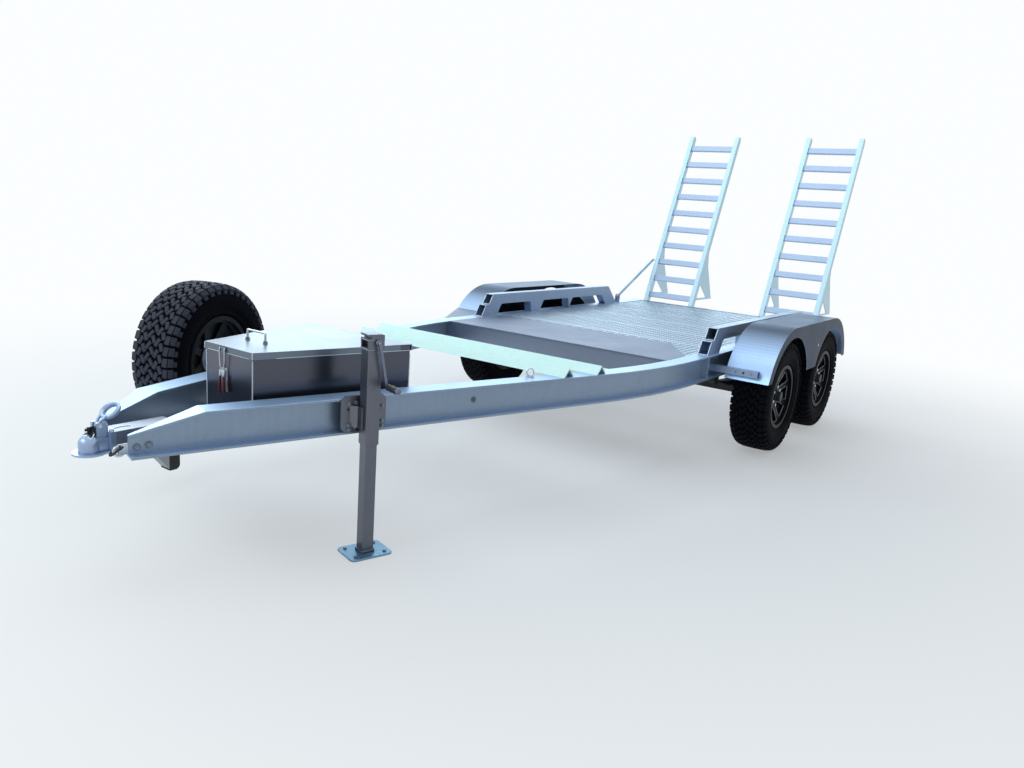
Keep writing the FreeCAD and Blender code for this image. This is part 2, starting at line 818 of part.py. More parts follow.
def leaf(centre_x, reach, z, camber):
    """One leaf: an arc in side view, lowest at the axle."""
    y0 = spring_y - spring_width / 2
    low = [V(centre_x - reach, y0, z + camber), V(centre_x, y0, z), V(centre_x + reach, y0, z + camber)]
    high = [p + V(0, 0, leaf_thick) for p in low]
    edges = [Part.Arc(*low).toShape(), Part.makeLine(low[2], high[2]),
             Part.Arc(*high).toShape(), Part.makeLine(high[0], low[0])]
    return Part.Face(Part.Wire(edges)).extrude(V(0, spring_width, 0))


def leaf_spring(side, x):
    leaves = []
    for i in range(leaf_count):
        share = (i + 1) / leaf_count
        z = spring_seat_z + i * leaf_thick
        leaves.append(leaf(x, spring_reach * share, z, spring_camber * share * share))
    y0 = spring_y - spring_width / 2
    for s in (-1, 1):
        leaves.append(rod((x + s * spring_reach, y0, eye_z), (0, 1, 0), eye_radius, spring_width))
    saddle = box(x - 45, x + 45, y0, y0 + spring_width, spring_seat_z + leaf_count * leaf_thick,
                 spring_seat_z + leaf_count * leaf_thick + 14)
    return mirrored(joined(leaves + [saddle]), side)


def spring_hangers(side):
    shapes = []
    y0 = spring_y - spring_width / 2
    middle = (front_axle_x + rear_axle_x) / 2
    ends = (front_axle_x + spring_reach, rear_axle_x - spring_reach)
    for x in ends:
        for y in (y0 - hanger_thick, y0 + spring_width):
            shapes.append(side_prism([(x - 30, eye_z - 26), (x + 30, eye_z - 26), (x + 42, beam_bottom),
                                      (x - 42, beam_bottom)], y, y + hanger_thick))
    for y in (y0 - hanger_thick, y0 + spring_width):
        shapes.append(side_prism([(middle - 34, eye_z - 40), (middle + 34, eye_z - 40),
                                  (middle + 60, beam_bottom), (middle - 60, beam_bottom)],
                                 y, y + hanger_thick))
    return [mirrored(shape, side) for shape in shapes]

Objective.
Extract the data in full. Keep it word for word.

Written response.
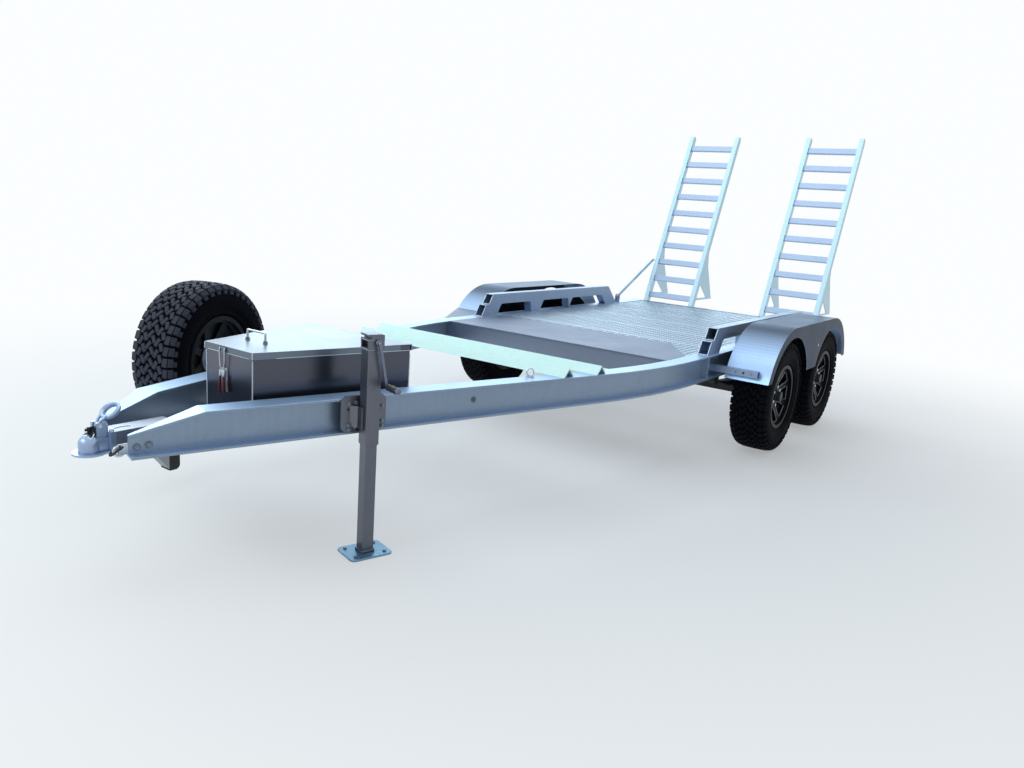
Keep writing the FreeCAD and Blender code for this image. This is part 2, starting at line 818 of part.py. More parts follow.
def leaf(centre_x, reach, z, camber):
    """One leaf: an arc in side view, lowest at the axle."""
    y0 = spring_y - spring_width / 2
    low = [V(centre_x - reach, y0, z + camber), V(centre_x, y0, z), V(centre_x + reach, y0, z + camber)]
    high = [p + V(0, 0, leaf_thick) for p in low]
    edges = [Part.Arc(*low).toShape(), Part.makeLine(low[2], high[2]),
             Part.Arc(*high).toShape(), Part.makeLine(high[0], low[0])]
    return Part.Face(Part.Wire(edges)).extrude(V(0, spring_width, 0))


def leaf_spring(side, x):
    leaves = []
    for i in range(leaf_count):
        share = (i + 1) / leaf_count
        z = spring_seat_z + i * leaf_thick
        leaves.append(leaf(x, spring_reach * share, z, spring_camber * share * share))
    y0 = spring_y - spring_width / 2
    for s in (-1, 1):
        leaves.append(rod((x + s * spring_reach, y0, eye_z), (0, 1, 0), eye_radius, spring_width))
    saddle = box(x - 45, x + 45, y0, y0 + spring_width, spring_seat_z + leaf_count * leaf_thick,
                 spring_seat_z + leaf_count * leaf_thick + 14)
    return mirrored(joined(leaves + [saddle]), side)


def spring_hangers(side):
    shapes = []
    y0 = spring_y - spring_width / 2
    middle = (front_axle_x + rear_axle_x) / 2
    ends = (front_axle_x + spring_reach, rear_axle_x - spring_reach)
    for x in ends:
        for y in (y0 - hanger_thick, y0 + spring_width):
            shapes.append(side_prism([(x - 30, eye_z - 26), (x + 30, eye_z - 26), (x + 42, beam_bottom),
                                      (x - 42, beam_bottom)], y, y + hanger_thick))
    for y in (y0 - hanger_thick, y0 + spring_width):
        shapes.append(side_prism([(middle - 34, eye_z - 40), (middle + 34, eye_z - 40),
                                  (middle + 60, beam_bottom), (middle - 60, beam_bottom)],
                                 y, y + hanger_thick))
    return [mirrored(shape, side) for shape in shapes]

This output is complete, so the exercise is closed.